● DESCRIPTION OF THE TASK: Every line of the material that follows must be printed again exactly.

● DATA SHOWN:

^^^^^^^^^^^^^^^^

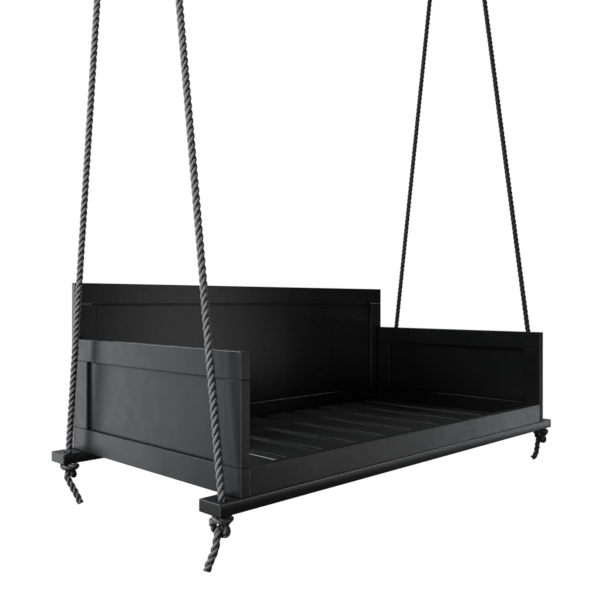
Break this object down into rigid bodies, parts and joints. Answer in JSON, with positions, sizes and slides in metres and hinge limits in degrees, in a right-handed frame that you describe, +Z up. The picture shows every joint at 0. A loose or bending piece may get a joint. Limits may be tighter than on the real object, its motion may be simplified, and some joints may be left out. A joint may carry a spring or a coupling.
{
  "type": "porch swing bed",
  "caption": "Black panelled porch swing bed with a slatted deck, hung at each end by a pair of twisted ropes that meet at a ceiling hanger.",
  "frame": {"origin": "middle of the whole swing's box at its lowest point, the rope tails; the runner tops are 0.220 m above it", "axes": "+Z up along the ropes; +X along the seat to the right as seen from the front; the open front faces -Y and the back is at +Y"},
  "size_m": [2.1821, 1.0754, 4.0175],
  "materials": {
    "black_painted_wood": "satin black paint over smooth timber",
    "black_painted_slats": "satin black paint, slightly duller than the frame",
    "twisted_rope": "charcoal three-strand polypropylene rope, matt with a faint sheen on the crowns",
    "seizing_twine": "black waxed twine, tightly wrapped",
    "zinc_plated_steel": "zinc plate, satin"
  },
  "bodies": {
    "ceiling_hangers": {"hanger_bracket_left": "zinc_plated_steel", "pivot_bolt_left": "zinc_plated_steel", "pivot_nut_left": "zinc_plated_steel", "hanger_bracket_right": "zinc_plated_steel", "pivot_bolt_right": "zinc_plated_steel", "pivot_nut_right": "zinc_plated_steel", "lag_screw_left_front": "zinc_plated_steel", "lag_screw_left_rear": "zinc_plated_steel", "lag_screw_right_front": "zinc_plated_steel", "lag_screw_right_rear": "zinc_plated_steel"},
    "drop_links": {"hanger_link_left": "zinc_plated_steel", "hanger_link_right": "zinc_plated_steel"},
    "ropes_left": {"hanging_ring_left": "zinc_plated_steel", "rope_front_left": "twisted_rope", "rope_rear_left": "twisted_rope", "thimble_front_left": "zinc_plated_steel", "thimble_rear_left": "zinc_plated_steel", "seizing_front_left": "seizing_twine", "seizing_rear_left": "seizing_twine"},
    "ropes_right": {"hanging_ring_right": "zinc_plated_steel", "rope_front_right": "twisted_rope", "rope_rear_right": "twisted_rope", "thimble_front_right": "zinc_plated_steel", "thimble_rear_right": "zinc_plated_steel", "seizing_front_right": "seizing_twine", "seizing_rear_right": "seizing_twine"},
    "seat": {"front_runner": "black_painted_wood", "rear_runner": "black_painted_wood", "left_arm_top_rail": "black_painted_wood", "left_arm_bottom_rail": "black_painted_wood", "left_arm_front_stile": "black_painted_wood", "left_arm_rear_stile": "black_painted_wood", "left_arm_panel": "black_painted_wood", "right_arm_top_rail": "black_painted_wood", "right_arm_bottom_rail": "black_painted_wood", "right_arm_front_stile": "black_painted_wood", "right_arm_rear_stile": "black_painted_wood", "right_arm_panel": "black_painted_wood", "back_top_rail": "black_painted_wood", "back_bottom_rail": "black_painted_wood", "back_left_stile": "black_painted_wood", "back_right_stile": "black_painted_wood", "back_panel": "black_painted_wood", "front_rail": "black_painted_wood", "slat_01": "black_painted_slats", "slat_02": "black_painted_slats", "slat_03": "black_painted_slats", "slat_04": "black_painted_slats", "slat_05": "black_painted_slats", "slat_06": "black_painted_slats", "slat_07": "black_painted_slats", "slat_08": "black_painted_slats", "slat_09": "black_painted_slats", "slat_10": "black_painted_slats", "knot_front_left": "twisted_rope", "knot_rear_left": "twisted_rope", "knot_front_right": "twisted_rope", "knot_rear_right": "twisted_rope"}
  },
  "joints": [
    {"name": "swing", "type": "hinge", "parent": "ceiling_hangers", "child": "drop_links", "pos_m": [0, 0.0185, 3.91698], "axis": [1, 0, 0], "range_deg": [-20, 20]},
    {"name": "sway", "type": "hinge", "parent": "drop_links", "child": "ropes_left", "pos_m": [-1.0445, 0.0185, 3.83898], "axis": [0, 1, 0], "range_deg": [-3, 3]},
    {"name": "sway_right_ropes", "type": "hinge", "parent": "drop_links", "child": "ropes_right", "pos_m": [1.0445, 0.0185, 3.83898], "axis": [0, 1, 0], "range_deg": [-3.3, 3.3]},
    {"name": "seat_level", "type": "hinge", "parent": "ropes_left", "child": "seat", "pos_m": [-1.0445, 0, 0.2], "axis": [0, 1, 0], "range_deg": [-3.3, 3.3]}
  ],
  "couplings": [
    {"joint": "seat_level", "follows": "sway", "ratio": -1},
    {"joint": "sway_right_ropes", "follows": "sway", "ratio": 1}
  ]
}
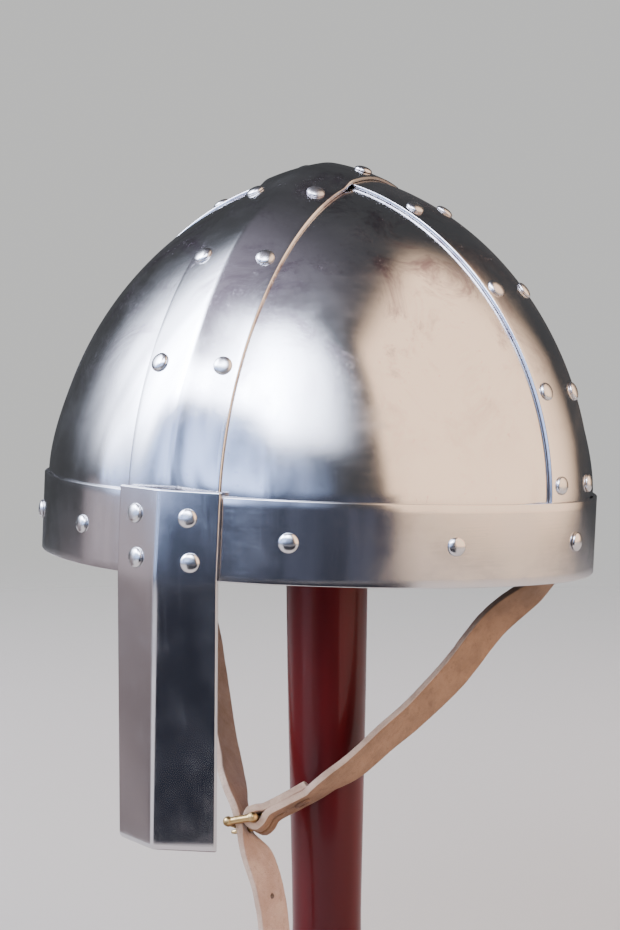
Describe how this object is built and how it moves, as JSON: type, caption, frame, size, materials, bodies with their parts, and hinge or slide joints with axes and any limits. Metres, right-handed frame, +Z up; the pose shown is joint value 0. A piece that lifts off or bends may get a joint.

^^^^^^^^^^^^^^^^

● FULL SOLUTION:
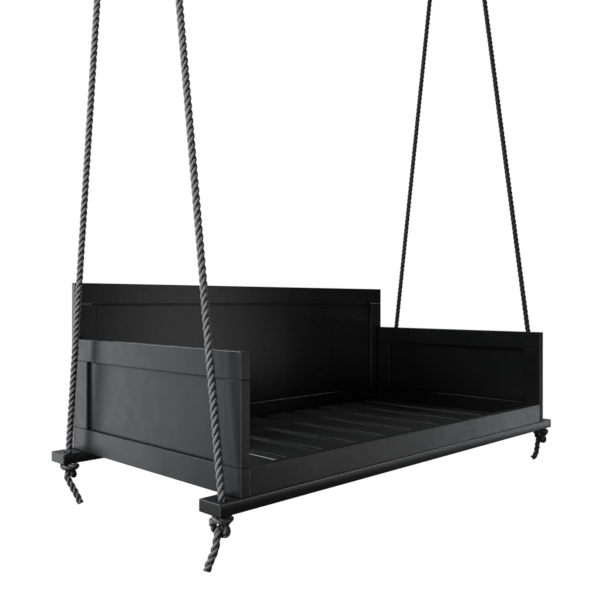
Break this object down into rigid bodies, parts and joints. Answer in JSON, with positions, sizes and slides in metres and hinge limits in degrees, in a right-handed frame that you describe, +Z up. The picture shows every joint at 0. A loose or bending piece may get a joint. Limits may be tighter than on the real object, its motion may be simplified, and some joints may be left out. A joint may carry a spring or a coupling.
{
  "type": "porch swing bed",
  "caption": "Black panelled porch swing bed with a slatted deck, hung at each end by a pair of twisted ropes that meet at a ceiling hanger.",
  "frame": {"origin": "middle of the whole swing's box at its lowest point, the rope tails; the runner tops are 0.220 m above it", "axes": "+Z up along the ropes; +X along the seat to the right as seen from the front; the open front faces -Y and the back is at +Y"},
  "size_m": [2.1821, 1.0754, 4.0175],
  "materials": {
    "black_painted_wood": "satin black paint over smooth timber",
    "black_painted_slats": "satin black paint, slightly duller than the frame",
    "twisted_rope": "charcoal three-strand polypropylene rope, matt with a faint sheen on the crowns",
    "seizing_twine": "black waxed twine, tightly wrapped",
    "zinc_plated_steel": "zinc plate, satin"
  },
  "bodies": {
    "ceiling_hangers": {"hanger_bracket_left": "zinc_plated_steel", "pivot_bolt_left": "zinc_plated_steel", "pivot_nut_left": "zinc_plated_steel", "hanger_bracket_right": "zinc_plated_steel", "pivot_bolt_right": "zinc_plated_steel", "pivot_nut_right": "zinc_plated_steel", "lag_screw_left_front": "zinc_plated_steel", "lag_screw_left_rear": "zinc_plated_steel", "lag_screw_right_front": "zinc_plated_steel", "lag_screw_right_rear": "zinc_plated_steel"},
    "drop_links": {"hanger_link_left": "zinc_plated_steel", "hanger_link_right": "zinc_plated_steel"},
    "ropes_left": {"hanging_ring_left": "zinc_plated_steel", "rope_front_left": "twisted_rope", "rope_rear_left": "twisted_rope", "thimble_front_left": "zinc_plated_steel", "thimble_rear_left": "zinc_plated_steel", "seizing_front_left": "seizing_twine", "seizing_rear_left": "seizing_twine"},
    "ropes_right": {"hanging_ring_right": "zinc_plated_steel", "rope_front_right": "twisted_rope", "rope_rear_right": "twisted_rope", "thimble_front_right": "zinc_plated_steel", "thimble_rear_right": "zinc_plated_steel", "seizing_front_right": "seizing_twine", "seizing_rear_right": "seizing_twine"},
    "seat": {"front_runner": "black_painted_wood", "rear_runner": "black_painted_wood", "left_arm_top_rail": "black_painted_wood", "left_arm_bottom_rail": "black_painted_wood", "left_arm_front_stile": "black_painted_wood", "left_arm_rear_stile": "black_painted_wood", "left_arm_panel": "black_painted_wood", "right_arm_top_rail": "black_painted_wood", "right_arm_bottom_rail": "black_painted_wood", "right_arm_front_stile": "black_painted_wood", "right_arm_rear_stile": "black_painted_wood", "right_arm_panel": "black_painted_wood", "back_top_rail": "black_painted_wood", "back_bottom_rail": "black_painted_wood", "back_left_stile": "black_painted_wood", "back_right_stile": "black_painted_wood", "back_panel": "black_painted_wood", "front_rail": "black_painted_wood", "slat_01": "black_painted_slats", "slat_02": "black_painted_slats", "slat_03": "black_painted_slats", "slat_04": "black_painted_slats", "slat_05": "black_painted_slats", "slat_06": "black_painted_slats", "slat_07": "black_painted_slats", "slat_08": "black_painted_slats", "slat_09": "black_painted_slats", "slat_10": "black_painted_slats", "knot_front_left": "twisted_rope", "knot_rear_left": "twisted_rope", "knot_front_right": "twisted_rope", "knot_rear_right": "twisted_rope"}
  },
  "joints": [
    {"name": "swing", "type": "hinge", "parent": "ceiling_hangers", "child": "drop_links", "pos_m": [0, 0.0185, 3.91698], "axis": [1, 0, 0], "range_deg": [-20, 20]},
    {"name": "sway", "type": "hinge", "parent": "drop_links", "child": "ropes_left", "pos_m": [-1.0445, 0.0185, 3.83898], "axis": [0, 1, 0], "range_deg": [-3, 3]},
    {"name": "sway_right_ropes", "type": "hinge", "parent": "drop_links", "child": "ropes_right", "pos_m": [1.0445, 0.0185, 3.83898], "axis": [0, 1, 0], "range_deg": [-3.3, 3.3]},
    {"name": "seat_level", "type": "hinge", "parent": "ropes_left", "child": "seat", "pos_m": [-1.0445, 0, 0.2], "axis": [0, 1, 0], "range_deg": [-3.3, 3.3]}
  ],
  "couplings": [
    {"joint": "seat_level", "follows": "sway", "ratio": -1},
    {"joint": "sway_right_ropes", "follows": "sway", "ratio": 1}
  ]
}
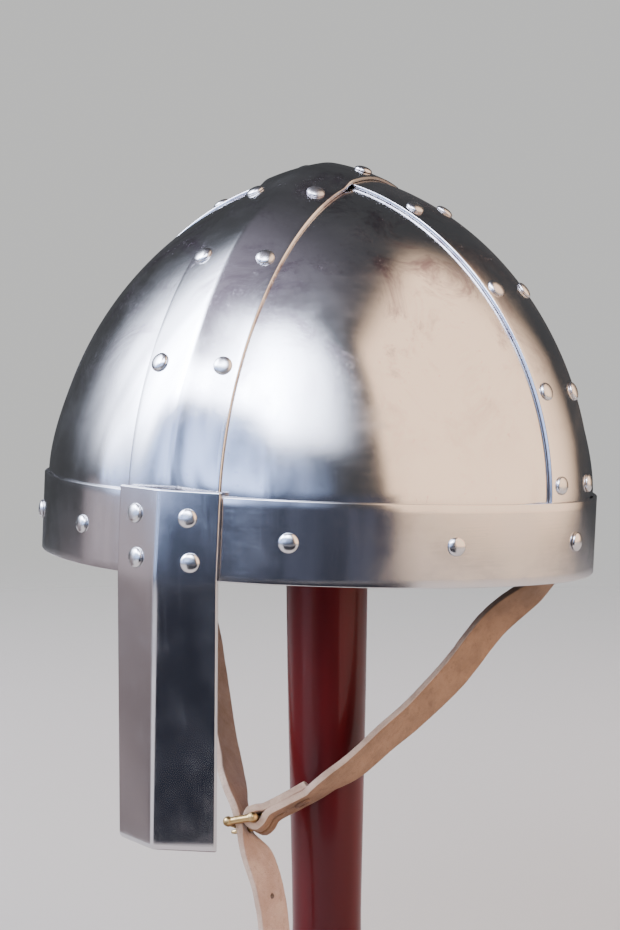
Describe how this object is built and how it moves, as JSON: type, caption, frame, size, materials, bodies with their parts, and hinge or slide joints with axes and any limits. Metres, right-handed frame, +Z up; the pose shown is joint value 0. A piece that lifts off or bends may get a joint.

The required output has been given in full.